Het eerste wezen, Lucifer, bevond zich in het helderste licht en het kon met Mij zelf van gedachten wisselen, het kon zijn gedachten ook verkeerd richten, maar zou ook telkens de mogelijkheid hebben gehad, Mij deze verkeerde gedachten van hem voor te leggen, zodat Ik hem zou hebben kunnen antwoorden. Maar juist die verkeerde gedachten meende hij voor Mij te kunnen verbergen en dit was al een vermindering van zijn liefde, die ook een vermindering van het licht ten gevolge had. En tot die eerste verkeerde gedachten hoorden dus ook de twijfels aan mijn macht, omdat hij Mij niet kon zien. Het inzicht dat hij zelf in het aangezicht van mijn veel te helder stralend oerlicht zou zijn vergaan hield hem niet af van het verlangen. Hij wilde dit inzicht niet accepteren en zocht er een verklaring voor in mijn machteloosheid, weer een gedachte die al een bewijs was dat hij zijn band met Mij al erg los had gemaakt toen deze gedachte in hem bovenkwam. Want in dezelfde mate dat hij aan mijn macht begon te twijfelen, verhief zich zijn eigen bewustzijn van kracht en nu volgde op de ene verkeerde gedachte de andere. Zijn wil stemde niet meer overeen met de mijne, zijn liefde nam af en hij sloot zich steeds meer af voor de krachtstroom van mijn liefde, daar hem nu ook het inzicht had verlaten dat ook hij eerst door mijn kracht moest worden gevoed om scheppend werkzaam te kunnen zijn.

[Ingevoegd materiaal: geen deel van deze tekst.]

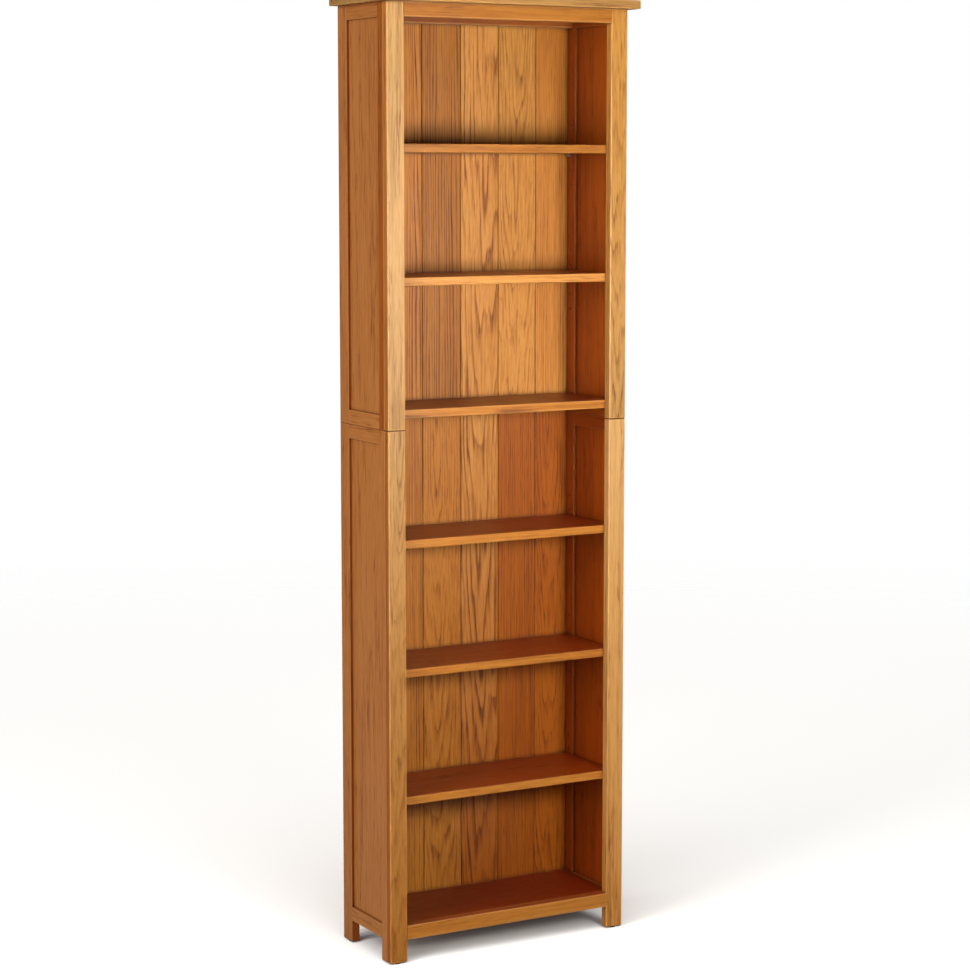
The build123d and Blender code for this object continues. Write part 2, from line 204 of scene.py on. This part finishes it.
    # Painted shade: the face that looks out along the given side is darkened, as if it lay in shade
    facing = addNode(tree, "ShaderNodeTexCoord", output="Normal")
    facing = addNode(tree, "ShaderNodeVectorMath", {0: facing, 1: shadedSide}, "Value",
                     operation="DOT_PRODUCT")
    facing = addNode(tree, "ShaderNodeMapRange", {0: facing, 1: 0.5, 2: 0.9, 3: 0.0, 4: 1.0})
    colour = addNode(tree, "ShaderNodeMix", {0: facing, 6: colour, 7: linear(shadeColour)}, 2,
                     data_type="RGBA", blend_type="MULTIPLY")
    # Pores: short dark dashes, crowded in the early wood, sparse in the late
    dashes = streaks(oak["poreAcross"], oak["poreAlong"], 1.0)
    dashes = addNode(tree, "ShaderNodeMapRange", {0: dashes, 1: 0.5, 2: 0.66, 3: 0.0, 4: 1.0})
    crowd = addNode(tree, "ShaderNodeMapRange", {0: early, 3: oak["poreCrowd"][0], 4: oak["poreCrowd"][1]})
    pore = addNode(tree, "ShaderNodeMath", {0: dashes, 1: crowd}, operation="MULTIPLY")
    colour = addNode(tree, "ShaderNodeMix", {0: pore, 6: colour, 7: linear(oak["poreColour"])}, 2,
                     data_type="RGBA", blend_type="MULTIPLY")
    # Edges rubbed pale, with a painted highlight along them: how far the nearest edge of the board's box
    # is, from the two smallest of the distances to its faces
    inward = addNode(tree, "ShaderNodeVectorMath", {0: place, 1: centre}, operation="SUBTRACT")
    inward = addNode(tree, "ShaderNodeVectorMath", {0: inward}, operation="ABSOLUTE")
    inward = addNode(tree, "ShaderNodeVectorMath", {0: half, 1: inward}, operation="SUBTRACT")
    gaps = addNode(tree, "ShaderNodeSeparateXYZ", {0: inward}).node.outputs
    total = addNode(tree, "ShaderNodeMath", {0: gaps[0], 1: gaps[1]}, operation="ADD")
    total = addNode(tree, "ShaderNodeMath", {0: total, 1: gaps[2]}, operation="ADD")
    farthest = addNode(tree, "ShaderNodeMath", {0: gaps[0], 1: gaps[1]}, operation="MAXIMUM")
    farthest = addNode(tree, "ShaderNodeMath", {0: farthest, 1: gaps[2]}, operation="MAXIMUM")
    toEdge = addNode(tree, "ShaderNodeMath", {0: total, 1: farthest}, operation="SUBTRACT")
    nearEdge = addNode(tree, "ShaderNodeMapRange", {0: toEdge, 1: 0.0, 2: oak["edgeWearAndHighlight"], 3: 1.0, 4: 0.0})
    broken = addNode(tree, "ShaderNodeMapRange", {0: fibre, 1: 0.35, 2: 0.65, 3: 0.3 * edgePaling, 4: edgePaling})
    paleEdge = addNode(tree, "ShaderNodeMath", {0: nearEdge, 1: broken}, operation="MULTIPLY")
    colour = addNode(tree, "ShaderNodeMix", {0: paleEdge, 6: colour, 7: linear(oak["wornAndHighlitColour"])}, 2,
                     data_type="RGBA")
    # Painted shade in the narrow gap at the joint between the units: a thin dark line across the face
    # stiles, fainter round the sides
    offJoint = min(abs(low.z - unitJoint), abs(high.z - unitJoint))
    if ("stile" in node or "_side_" in node) and offJoint < 0.001:
        level = addNode(tree, "ShaderNodeSeparateXYZ", {0: place}, "Z")
        level = addNode(tree, "ShaderNodeMath", {0: level, 1: unitJoint}, operation="SUBTRACT")
        level = addNode(tree, "ShaderNodeMath", {0: level}, operation="ABSOLUTE")
        darkest = 0.35 if "_side_" in node else 1.0
        jointShade = addNode(tree, "ShaderNodeMapRange",
                       {0: level, 1: 0.6 * oak["jointShadeReach"], 2: oak["jointShadeReach"], 3: darkest, 4: 0.0})
        colour = addNode(tree, "ShaderNodeMix", {0: jointShade, 6: colour, 7: linear(oak["jointShadeColour"])}, 2,
                         data_type="RGBA", blend_type="MULTIPLY")
    # Painted shade: colour darkened in inside corners, where shade falls
    cornerShade = addNode(tree, "ShaderNodeAmbientOcclusion", {"Distance": oak["cornerShadeReach"]}, "AO",
                     samples=6)
    cornerShade = addNode(tree, "ShaderNodeMapRange", {0: cornerShade, 1: 0.35, 2: 0.85, 3: 0.75, 4: 0.0})
    colour = addNode(tree, "ShaderNodeMix", {0: cornerShade, 6: colour, 7: linear(oak["cornerShadeColour"])}, 2,
                     data_type="RGBA", blend_type="MULTIPLY")
    # Fibres stand proud and pores lie open under the lacquer
    relief = addNode(tree, "ShaderNodeMath", {0: fibre, 1: pore}, operation="SUBTRACT")
    bump = addNode(tree, "ShaderNodeBump",
                   {"Height": relief, "Strength": oak["bumpStrength"], "Distance": oak["bump"]})
    gloss = addNode(tree, "ShaderNodeMapRange", {0: pore, 3: oak["roughness"], 4: oak["roughness"] + 0.25})
    shader = addNode(tree, "ShaderNodeBsdfPrincipled",
                     {"Base Color": colour, "Roughness": gloss, "Normal": bump, "IOR": oak["lacquerIor"],
                      "Specular IOR Level": oak["specular"], "Coat Weight": oak["coat"],
                      "Coat Roughness": oak["coatRoughness"], "Coat IOR": oak["lacquerIor"]})
    tree.links.new(shader, surface)
    return material


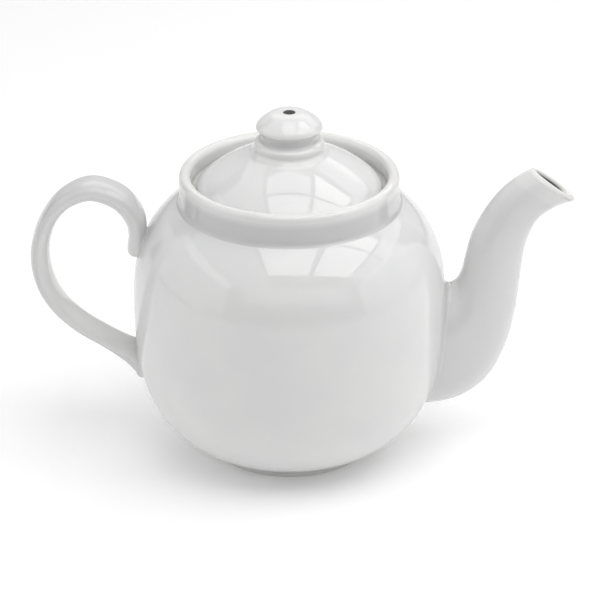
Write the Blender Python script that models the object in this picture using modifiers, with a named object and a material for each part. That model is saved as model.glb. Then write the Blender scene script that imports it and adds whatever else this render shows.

Maar ter wille van het doel dat Ik nastreefde - de uit Mij en hem voortgekomen wezens te brengen tot de hoogste gelukzaligheid - verhinderde Ik ook geen van de wezens, zelfs mijn eerstgeschapen lichtdrager niet, de wil verkeerd te gebruiken. Ik verhinderde geen wezen het denkvermogen verkeerd te gebruiken. Want alle wezens waren vrij buiten Mij geplaatst en de grootste gelukzaligheid van de wezens bestaat ook daarin: in volledige vrijheid te kunnen scheppen en te werken. En dat vereist ook volledige aanpassing aan mijn wil zonder enige dwang. Maar zou geen wezen anders kunnen denken en willen dan in mijn wil, dan zouden deze wezens ook niet voorzien zijn van een vrije wil die echter onherroepelijk bij een goddelijk volmaakt wezen hoorde. En pas dan kan Ik over mijn schepselen als over mijn kinderen spreken wanneer ze in geheel vrije wil in mijn wil zijn binnengegaan en pas dan is hun een gelukzaligheid beschoren die hoogste volmaaktheid vooropstelt. En deze volmaaktheid kon Ik de wezens niet schenken, integendeel moest die door ieder geschapen wezen zelf in vrije wil worden verworven.